WORK INSTRUCTIONS = Your task is to print the material below exactly as presented.

TASK MATERIAL =

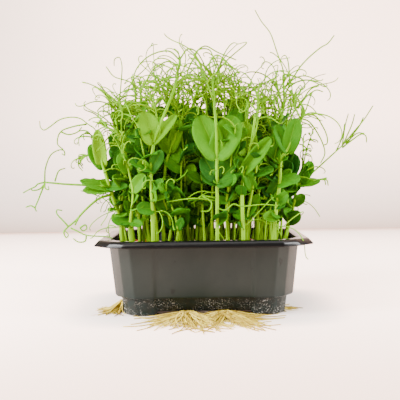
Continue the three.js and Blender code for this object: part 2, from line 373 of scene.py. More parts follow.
def pattern(tree: bpy.types.NodeTree, size: float, detail: float = 3.0, stretch: Point = (1, 1, 1),
            rough: float = 0.55) -> bpy.types.NodeSocket:
    """Adds noise on the piece's own coordinates.

    Args:
        tree: The material's node tree.
        size: The width of its spots in mm.
        detail: How many finer layers it has.
        stretch: How much the spots are drawn out along each axis.
        rough: How strong the finer layers are.

    Returns:
        The noise, from 0 to 1.
    """
    place = add_node(tree, "TexCoord").outputs["Object"]
    scale = tuple(1 / s for s in stretch)
    mapped = add_node(tree, "Mapping", {"Vector": place, "Scale": scale}).outputs[0]
    return add_node(tree, "TexNoise", {"Vector": mapped, "Scale": 1 / (size * MM), "Detail": detail,
                                       "Roughness": rough}).outputs[0]


def height_in_mm(tree: bpy.types.NodeTree) -> bpy.types.NodeSocket:
    """Returns how high the surface point lies above the floor, in mm."""
    place = add_node(tree, "TexCoord").outputs["Object"]
    z = add_node(tree, "SeparateXYZ", {0: place}).outputs["Z"]
    return math_node(tree, "MULTIPLY", z, 1 / MM)


@dataclass(frozen=True)
class MouldedPolypropylene(Finish):
    """Black polypropylene sheet, vacuum formed over a mould.

    The sheet is glossy where it is clean, hazed with dried water marks on its sides, painted
    near black on its rim as painted shade, and powdered with pale mineral dust on its base, where
    roots and water have crept out.

    Attributes:
        rim: Where the painted shade of the rim, near black, begins, in mm.
        base: Where the dust of the base ends, in mm.
    """

    rim: float = 46.5
    base: float = 11.0

    def paint(self, tree: bpy.types.NodeTree) -> tuple[Any, Any]:
        """Makes the black sheet, its haze and its dust. Args and Returns are Finish.paint's."""
        haze = spread(tree, pattern(tree, 26, 4, (1, 1, 1.6)), 0.38, 0.72)
        black = blend(tree, haze, linear("#121a18"), linear("#191f1d"))
        smudge = spread(tree, pattern(tree, 7, 2), 0.66, 0.78)
        marked = blend(tree, math_node(tree, "MULTIPLY", smudge, 0.55), black, linear("#030605"))
        z = height_in_mm(tree)
        # Painted shade: the sheet above the rim height is painted near black.
        marked = blend(tree, spread(tree, z, self.rim, self.rim + 2.0), marked, linear("#050505"))
        low = math_node(tree, "SUBTRACT", 1.0, spread(tree, z, self.base, self.base + 2.6))
        patch = spread(tree, pattern(tree, 9, 3), 0.36, 0.66)
        grain = spread(tree, pattern(tree, 0.95, 2, rough=0.7), 0.54, 0.66)
        dust = math_node(tree, "MULTIPLY", math_node(tree, "MULTIPLY", low, patch), grain)
        soil = spread(tree, pattern(tree, 4, 3), 0.42, 0.6)
        earthy = blend(tree, math_node(tree, "MULTIPLY", math_node(tree, "MULTIPLY", low, soil), 0.5),
                       marked, linear("#1d1b17"))
        colour = blend(tree, math_node(tree, "MULTIPLY", dust, 0.65), earthy, linear("#9c9a92"))
        skin = math_node(tree, "MULTIPLY", pattern(tree, 0.9, 2), 0.02)
        wave = math_node(tree, "MULTIPLY", pattern(tree, 16, 1, (1, 1, 3)), 0.5)
        bumps = math_node(tree, "ADD", math_node(tree, "ADD", skin, wave),
                          math_node(tree, "MULTIPLY", dust, 0.25))
        return colour, bumps


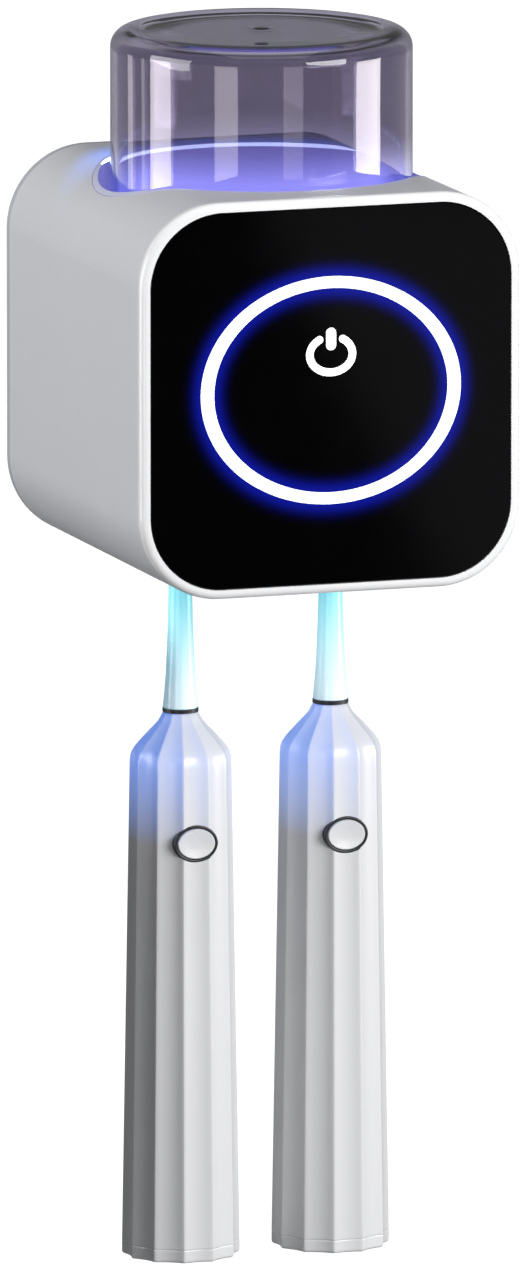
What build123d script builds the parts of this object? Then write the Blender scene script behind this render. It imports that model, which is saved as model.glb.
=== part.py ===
"""Wall-hung toothbrush sanitizer: a rounded cube with a glass front, a rinse cup in a
lit well on top, and two electric toothbrushes hanging by their heads in a lit chamber.

Millimetres. +Z is up, the wall is the plane Y = 0 and the front faces -Y. The origin
is the middle of the face that sticks to the wall.
"""

from build123d import *
from math import cos, radians, sin
import os

os.makedirs("parts", exist_ok=True)

# ---------------------------------------------------------------- driving dimensions

# housing
HOUSING_SIZE = 105.0          # width and height of the rounded cube
CORNER_RADIUS = 22.0
WALL = 2.5
FRONT_Y = -118.6              # front of the white rim
REAR_Y = -3.4                 # back of the rear cover
BEZEL_DEPTH = 3.0
REAR_COVER_DEPTH = 5.0
TONGUE = 4.0                  # how far bezel and rear cover plug into the shell
TONGUE_WALL = 2.0
FIT = 0.1                     # gap on each side of a push-in joint

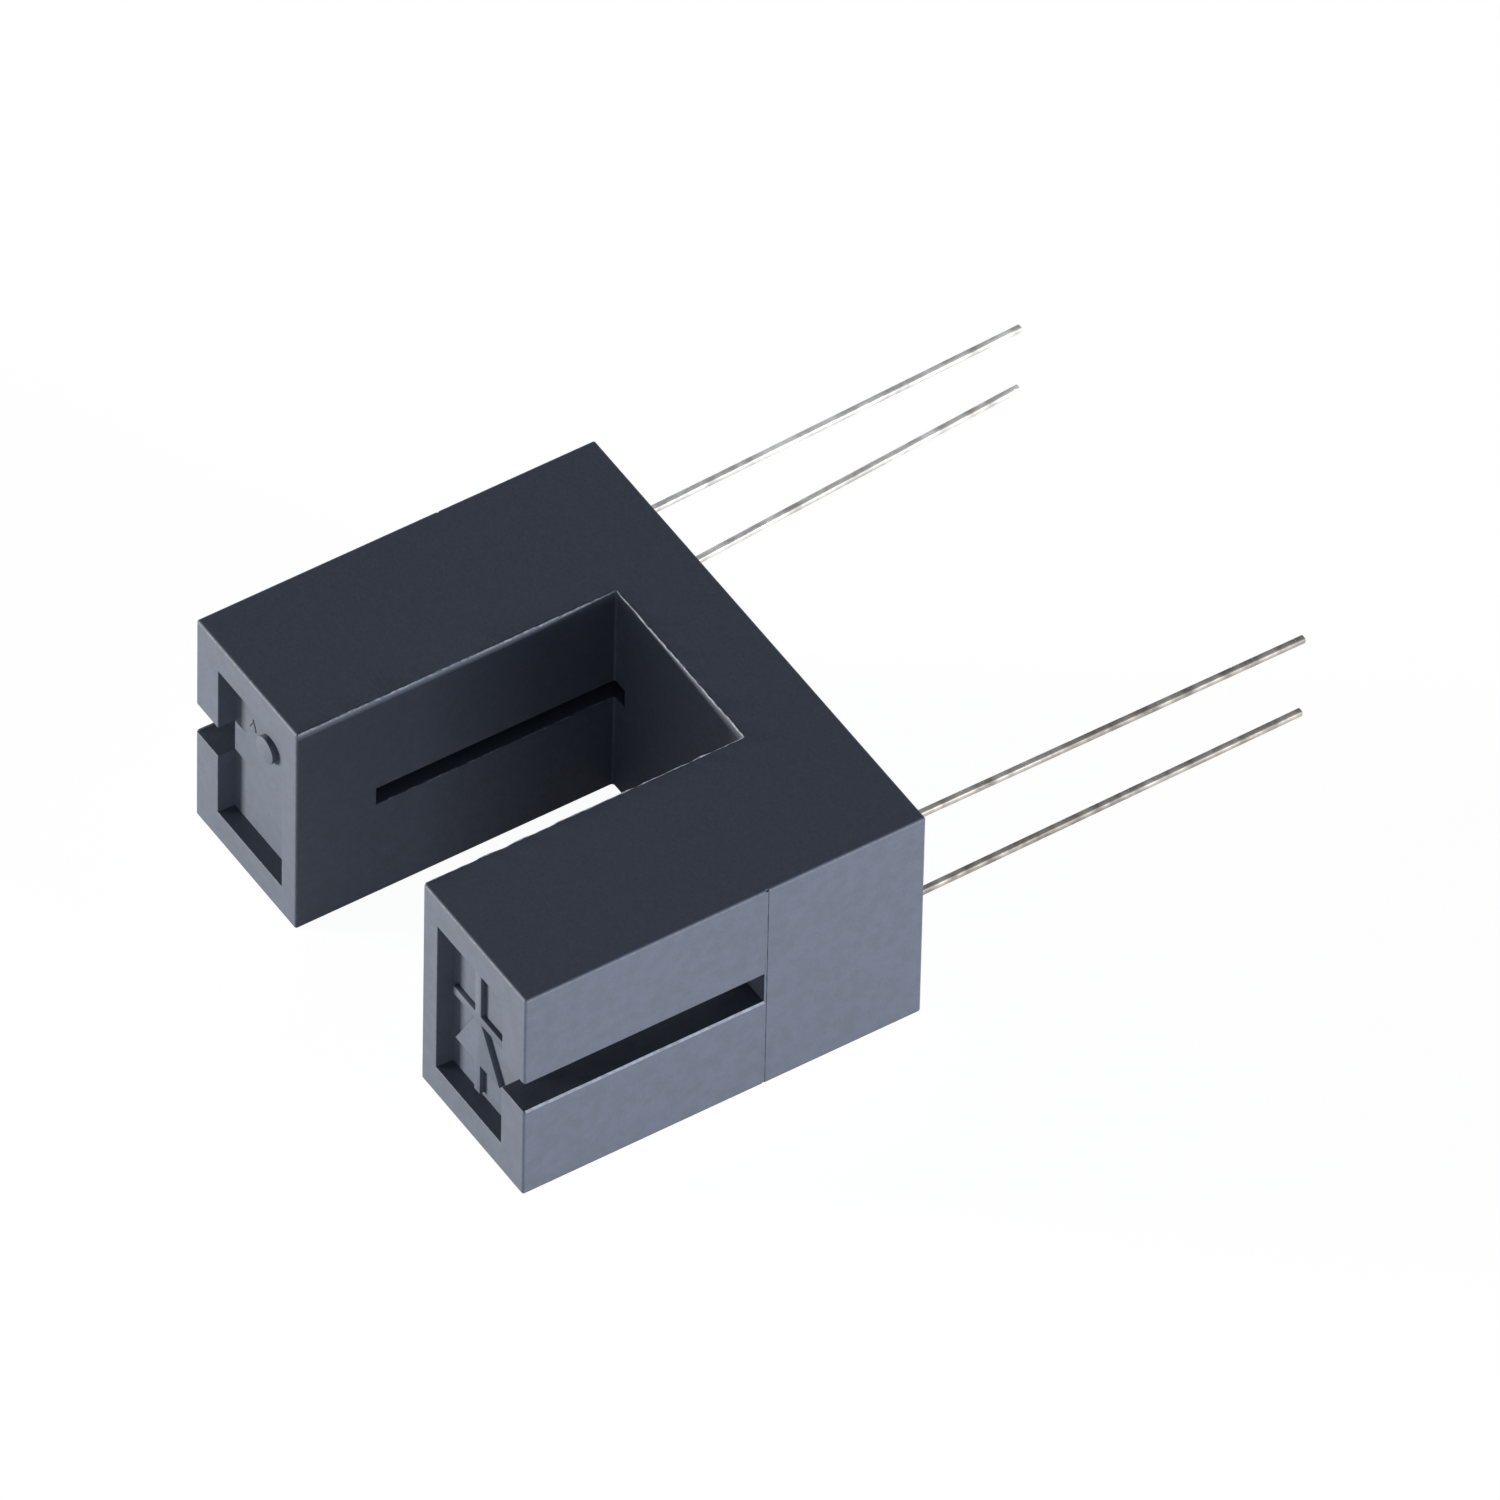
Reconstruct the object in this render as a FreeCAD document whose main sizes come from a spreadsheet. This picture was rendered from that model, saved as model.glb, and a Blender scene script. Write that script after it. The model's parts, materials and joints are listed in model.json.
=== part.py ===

TASK OUTPUT =
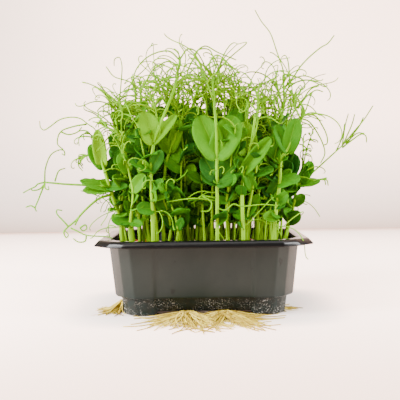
Continue the three.js and Blender code for this object: part 2, from line 373 of scene.py. More parts follow.
def pattern(tree: bpy.types.NodeTree, size: float, detail: float = 3.0, stretch: Point = (1, 1, 1),
            rough: float = 0.55) -> bpy.types.NodeSocket:
    """Adds noise on the piece's own coordinates.

    Args:
        tree: The material's node tree.
        size: The width of its spots in mm.
        detail: How many finer layers it has.
        stretch: How much the spots are drawn out along each axis.
        rough: How strong the finer layers are.

    Returns:
        The noise, from 0 to 1.
    """
    place = add_node(tree, "TexCoord").outputs["Object"]
    scale = tuple(1 / s for s in stretch)
    mapped = add_node(tree, "Mapping", {"Vector": place, "Scale": scale}).outputs[0]
    return add_node(tree, "TexNoise", {"Vector": mapped, "Scale": 1 / (size * MM), "Detail": detail,
                                       "Roughness": rough}).outputs[0]


def height_in_mm(tree: bpy.types.NodeTree) -> bpy.types.NodeSocket:
    """Returns how high the surface point lies above the floor, in mm."""
    place = add_node(tree, "TexCoord").outputs["Object"]
    z = add_node(tree, "SeparateXYZ", {0: place}).outputs["Z"]
    return math_node(tree, "MULTIPLY", z, 1 / MM)


@dataclass(frozen=True)
class MouldedPolypropylene(Finish):
    """Black polypropylene sheet, vacuum formed over a mould.

    The sheet is glossy where it is clean, hazed with dried water marks on its sides, painted
    near black on its rim as painted shade, and powdered with pale mineral dust on its base, where
    roots and water have crept out.

    Attributes:
        rim: Where the painted shade of the rim, near black, begins, in mm.
        base: Where the dust of the base ends, in mm.
    """

    rim: float = 46.5
    base: float = 11.0

    def paint(self, tree: bpy.types.NodeTree) -> tuple[Any, Any]:
        """Makes the black sheet, its haze and its dust. Args and Returns are Finish.paint's."""
        haze = spread(tree, pattern(tree, 26, 4, (1, 1, 1.6)), 0.38, 0.72)
        black = blend(tree, haze, linear("#121a18"), linear("#191f1d"))
        smudge = spread(tree, pattern(tree, 7, 2), 0.66, 0.78)
        marked = blend(tree, math_node(tree, "MULTIPLY", smudge, 0.55), black, linear("#030605"))
        z = height_in_mm(tree)
        # Painted shade: the sheet above the rim height is painted near black.
        marked = blend(tree, spread(tree, z, self.rim, self.rim + 2.0), marked, linear("#050505"))
        low = math_node(tree, "SUBTRACT", 1.0, spread(tree, z, self.base, self.base + 2.6))
        patch = spread(tree, pattern(tree, 9, 3), 0.36, 0.66)
        grain = spread(tree, pattern(tree, 0.95, 2, rough=0.7), 0.54, 0.66)
        dust = math_node(tree, "MULTIPLY", math_node(tree, "MULTIPLY", low, patch), grain)
        soil = spread(tree, pattern(tree, 4, 3), 0.42, 0.6)
        earthy = blend(tree, math_node(tree, "MULTIPLY", math_node(tree, "MULTIPLY", low, soil), 0.5),
                       marked, linear("#1d1b17"))
        colour = blend(tree, math_node(tree, "MULTIPLY", dust, 0.65), earthy, linear("#9c9a92"))
        skin = math_node(tree, "MULTIPLY", pattern(tree, 0.9, 2), 0.02)
        wave = math_node(tree, "MULTIPLY", pattern(tree, 16, 1, (1, 1, 3)), 0.5)
        bumps = math_node(tree, "ADD", math_node(tree, "ADD", skin, wave),
                          math_node(tree, "MULTIPLY", dust, 0.25))
        return colour, bumps


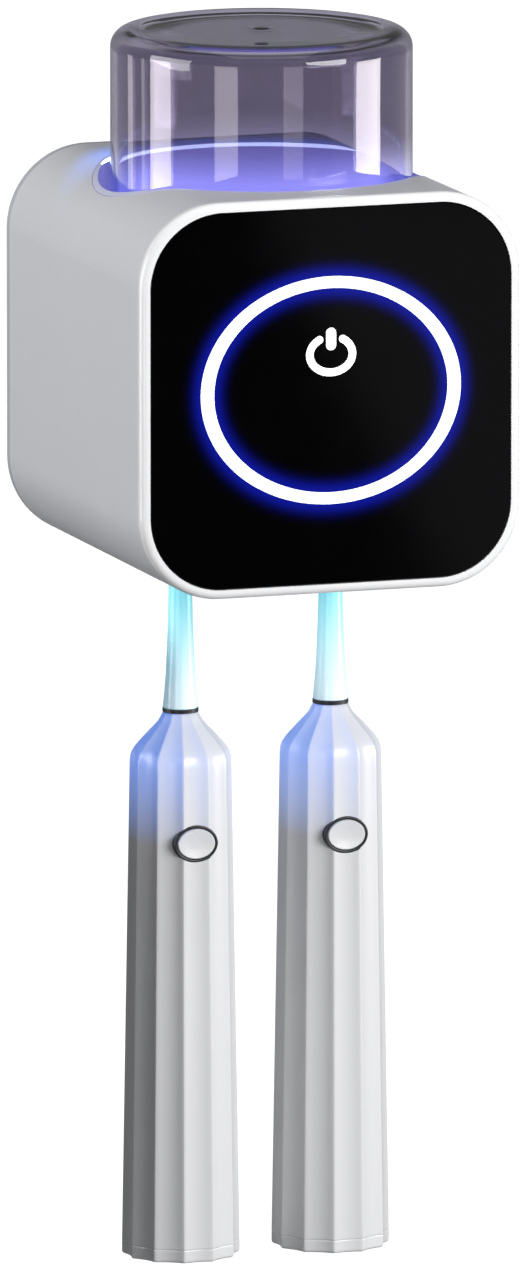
What build123d script builds the parts of this object? Then write the Blender scene script behind this render. It imports that model, which is saved as model.glb.
=== part.py ===
"""Wall-hung toothbrush sanitizer: a rounded cube with a glass front, a rinse cup in a
lit well on top, and two electric toothbrushes hanging by their heads in a lit chamber.

Millimetres. +Z is up, the wall is the plane Y = 0 and the front faces -Y. The origin
is the middle of the face that sticks to the wall.
"""

from build123d import *
from math import cos, radians, sin
import os

os.makedirs("parts", exist_ok=True)

# ---------------------------------------------------------------- driving dimensions

# housing
HOUSING_SIZE = 105.0          # width and height of the rounded cube
CORNER_RADIUS = 22.0
WALL = 2.5
FRONT_Y = -118.6              # front of the white rim
REAR_Y = -3.4                 # back of the rear cover
BEZEL_DEPTH = 3.0
REAR_COVER_DEPTH = 5.0
TONGUE = 4.0                  # how far bezel and rear cover plug into the shell
TONGUE_WALL = 2.0
FIT = 0.1                     # gap on each side of a push-in joint

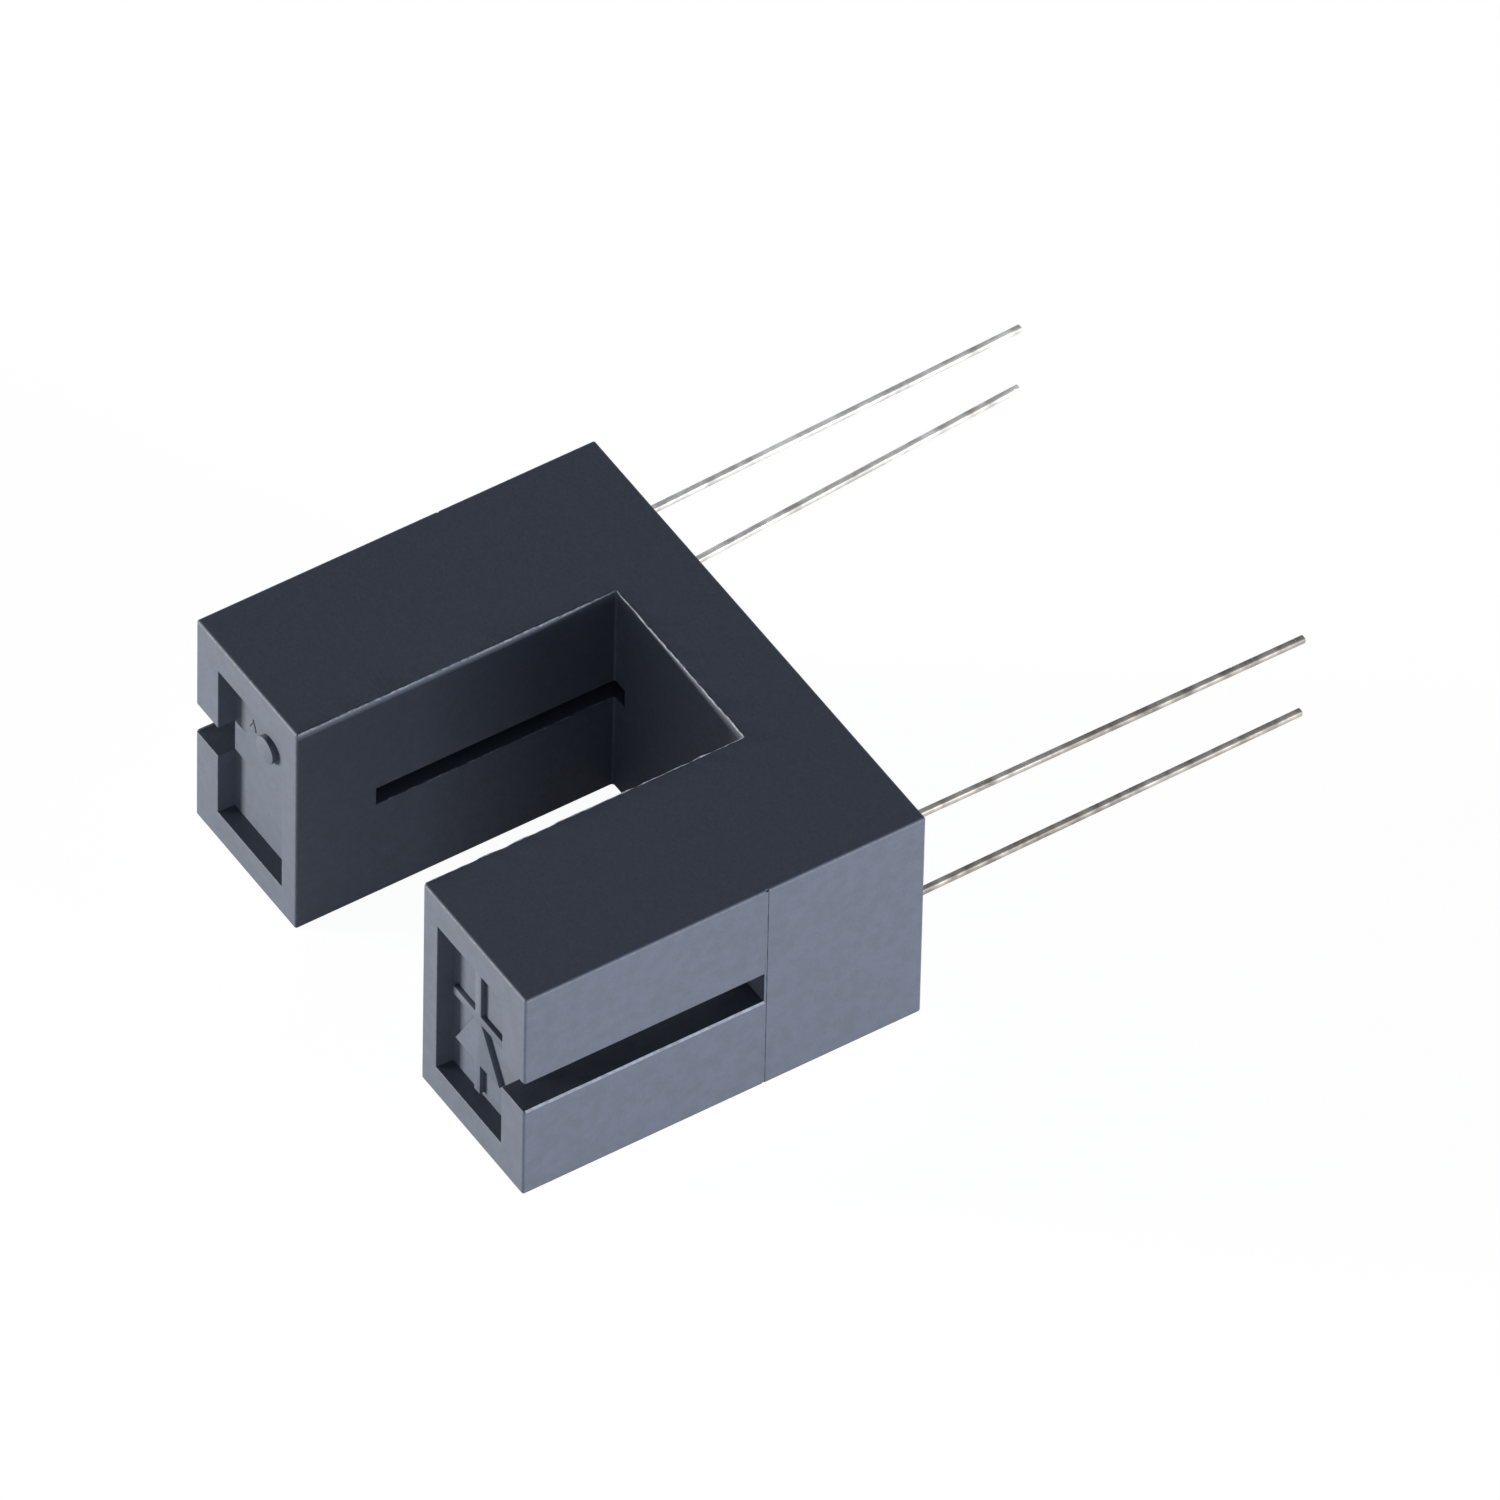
Reconstruct the object in this render as a FreeCAD document whose main sizes come from a spreadsheet. This picture was rendered from that model, saved as model.glb, and a Blender scene script. Write that script after it. The model's parts, materials and joints are listed in model.json.
=== part.py ===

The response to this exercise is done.